バニラクッキーをどうぞ

バニラクッキーをどうぞ
11万打お礼リクエスト企画の作品になります。アンタレス様、リクエストありがとうございました!

!文アル坪内逍遥夢!
!攻め主!
!not司書主!
!コメディ!


 喫茶店、レディグレイ。今日も今日とて、営業中です。

 ここは帝国図書館の門前町にある喫茶店だ。マスターは初老の男性。そして店員は俺こと、男主のみだ。
 店員を増やすべきじゃないかと進言しようにも、なにやら特殊なお客様が多いらしく、マスターは男主君がいるから平気だとしか言わない。確かに俺とマスターで無事に喫茶店レディグレイは回っている。だが、俺とて休みたい日はあるし、マスターこそ腰痛で病院に通ってるのだから、新しい店員の話は考えてほしいものである。

 からんころん。
「いらっしゃいませ!」
 ドアベルの音に、反射的に振り返ると、やあと丸眼鏡の青年が柔らかく微笑んでいた。彼は坪内逍遥さん。そしてなんと、俺の初恋の人である。

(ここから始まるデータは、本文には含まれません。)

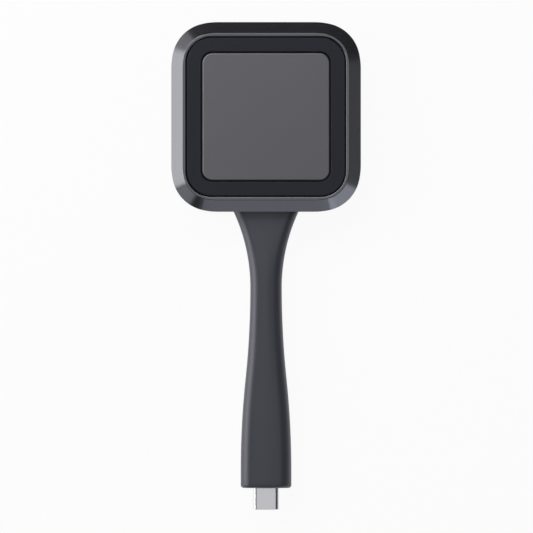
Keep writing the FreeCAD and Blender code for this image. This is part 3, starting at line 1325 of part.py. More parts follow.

 初恋といえば大抵は小学生や園児の頃だろうが、俺にはそんな甘酸っぱい思い出はなかった。誰かに恋をするなんて考えられなかった俺の前に舞い降りた天使、神様こそが坪内逍遥さんである。
「珈琲を頼めるかい」
「はい、お時間を頂きますが大丈夫ですか?」
「いくらでも待つよ」
 にこにこと微笑む坪内さんは今日も今日とて麗しい。えるしってるか、丸眼鏡が似合うのはとびきりの美人か老人だ。そして坪内さんはとびきりの美人なのだ。
「マスター、アメリカンひとつ!」
「任せ給え」
 マスターの珈琲は門前町一番である。胸を張って主張できる。俺は他のお客様の注文をとったり、サンドイッチを作ったりしながら、珈琲を待った。

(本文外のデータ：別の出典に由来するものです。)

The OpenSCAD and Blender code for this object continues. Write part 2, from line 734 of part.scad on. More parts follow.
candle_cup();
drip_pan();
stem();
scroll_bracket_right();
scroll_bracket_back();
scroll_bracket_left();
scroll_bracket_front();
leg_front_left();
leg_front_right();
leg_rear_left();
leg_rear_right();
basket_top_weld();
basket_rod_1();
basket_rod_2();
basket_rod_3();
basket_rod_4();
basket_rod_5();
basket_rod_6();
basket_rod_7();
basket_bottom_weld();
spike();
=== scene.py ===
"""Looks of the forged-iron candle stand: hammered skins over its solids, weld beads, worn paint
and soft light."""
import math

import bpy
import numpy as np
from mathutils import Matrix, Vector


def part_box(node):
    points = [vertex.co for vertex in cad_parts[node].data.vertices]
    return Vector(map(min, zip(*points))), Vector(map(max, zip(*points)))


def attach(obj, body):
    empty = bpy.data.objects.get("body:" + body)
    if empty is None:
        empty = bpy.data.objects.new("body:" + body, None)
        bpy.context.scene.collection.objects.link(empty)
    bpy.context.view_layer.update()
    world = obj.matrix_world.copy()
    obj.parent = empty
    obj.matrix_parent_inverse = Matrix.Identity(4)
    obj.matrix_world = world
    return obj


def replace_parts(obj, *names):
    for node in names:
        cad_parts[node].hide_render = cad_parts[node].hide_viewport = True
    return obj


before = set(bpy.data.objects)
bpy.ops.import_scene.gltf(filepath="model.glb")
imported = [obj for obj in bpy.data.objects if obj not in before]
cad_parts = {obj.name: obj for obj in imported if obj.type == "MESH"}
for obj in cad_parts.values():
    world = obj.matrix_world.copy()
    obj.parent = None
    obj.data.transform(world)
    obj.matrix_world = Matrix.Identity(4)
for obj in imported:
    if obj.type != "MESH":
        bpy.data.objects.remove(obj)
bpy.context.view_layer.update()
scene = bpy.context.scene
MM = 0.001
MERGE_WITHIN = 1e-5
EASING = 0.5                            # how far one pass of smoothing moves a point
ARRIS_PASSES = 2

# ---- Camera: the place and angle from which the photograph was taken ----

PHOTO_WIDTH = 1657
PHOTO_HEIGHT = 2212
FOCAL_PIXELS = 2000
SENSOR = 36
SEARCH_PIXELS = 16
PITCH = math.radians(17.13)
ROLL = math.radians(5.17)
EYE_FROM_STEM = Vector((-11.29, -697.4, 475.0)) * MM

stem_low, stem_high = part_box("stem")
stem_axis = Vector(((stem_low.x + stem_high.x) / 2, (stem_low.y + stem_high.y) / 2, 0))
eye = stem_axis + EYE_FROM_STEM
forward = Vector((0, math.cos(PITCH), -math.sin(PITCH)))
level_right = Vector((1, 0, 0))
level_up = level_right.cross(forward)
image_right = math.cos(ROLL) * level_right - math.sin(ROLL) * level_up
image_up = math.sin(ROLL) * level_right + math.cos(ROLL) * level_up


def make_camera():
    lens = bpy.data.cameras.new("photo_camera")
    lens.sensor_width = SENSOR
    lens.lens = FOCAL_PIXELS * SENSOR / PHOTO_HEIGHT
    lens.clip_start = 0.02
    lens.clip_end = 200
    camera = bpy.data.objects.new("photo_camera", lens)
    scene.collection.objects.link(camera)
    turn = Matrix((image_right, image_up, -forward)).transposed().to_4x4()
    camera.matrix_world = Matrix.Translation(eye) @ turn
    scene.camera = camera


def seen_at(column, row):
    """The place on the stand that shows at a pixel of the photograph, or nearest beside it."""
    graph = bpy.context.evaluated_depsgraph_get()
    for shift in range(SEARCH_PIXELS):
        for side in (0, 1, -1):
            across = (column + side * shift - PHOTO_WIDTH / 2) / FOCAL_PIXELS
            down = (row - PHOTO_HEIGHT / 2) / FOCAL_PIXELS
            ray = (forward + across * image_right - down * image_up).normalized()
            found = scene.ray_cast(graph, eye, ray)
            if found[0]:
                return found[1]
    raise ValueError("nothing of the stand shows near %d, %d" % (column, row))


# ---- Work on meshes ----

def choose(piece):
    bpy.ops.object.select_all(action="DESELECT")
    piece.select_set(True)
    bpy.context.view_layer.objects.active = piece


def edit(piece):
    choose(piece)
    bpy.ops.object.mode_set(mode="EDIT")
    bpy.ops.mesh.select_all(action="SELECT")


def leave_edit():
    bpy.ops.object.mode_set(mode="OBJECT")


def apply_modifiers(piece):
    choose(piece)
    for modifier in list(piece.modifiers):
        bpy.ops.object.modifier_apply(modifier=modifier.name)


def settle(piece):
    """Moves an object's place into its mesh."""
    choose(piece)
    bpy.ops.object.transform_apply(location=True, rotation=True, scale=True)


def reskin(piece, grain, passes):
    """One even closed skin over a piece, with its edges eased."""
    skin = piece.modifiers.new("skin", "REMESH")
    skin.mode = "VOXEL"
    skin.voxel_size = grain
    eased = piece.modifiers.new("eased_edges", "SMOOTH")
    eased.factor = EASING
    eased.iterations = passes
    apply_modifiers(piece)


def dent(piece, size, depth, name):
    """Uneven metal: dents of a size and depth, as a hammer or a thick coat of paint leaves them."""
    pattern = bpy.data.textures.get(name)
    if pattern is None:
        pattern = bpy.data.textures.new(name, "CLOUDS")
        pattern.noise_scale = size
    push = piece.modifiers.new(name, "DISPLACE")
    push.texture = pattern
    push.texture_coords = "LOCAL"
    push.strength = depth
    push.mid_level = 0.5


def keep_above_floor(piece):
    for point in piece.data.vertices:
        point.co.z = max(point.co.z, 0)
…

 そして出来た珈琲を坪内さんに持っていくと、これはいいねと坪内さんは花がほころぶように笑った。
「男主くんは淹れないのかい?」
「お、俺はまだまだで……」
「そうなの?」
「はい……お客様に出せるレベルじゃないんで」
「そっか……いつかきみの珈琲も飲んでみたいな」
 花が咲くような笑みに、俺はウッと呻く。坪内さんが美しすぎて動悸がする。まだ死ぬわけにはいかないので耐えた。
「すこし作業をしてもいいかな」
「どうぞ、ごゆっくりしていってください」
「ふふ、ありがとう」
 そうして原稿用紙に向き合った坪内さんはライターらしいが、その作品を俺は見たことがない。帝国図書館の上層部しか読めないと聞いているので、そのお偉いさんにヘイトが溜まる一方だ。俺も坪内さんの作品を読みたい。
「そうだ男主くん、何かお茶菓子になりそうなメニューはあるかい?」
「クッキーならすぐ出せますよ」
「じゃあそれを頼むよ」
「はい!」
 兎も角、仕事をせねば。俺は決意を新たに、そしてクッキーを食べた坪内さんの笑顔を見るために、いそいそと厨房に向かったのだった。

 なお、今日も春だなあと言うマスターには、腰痛に響かない程度にどついておいた。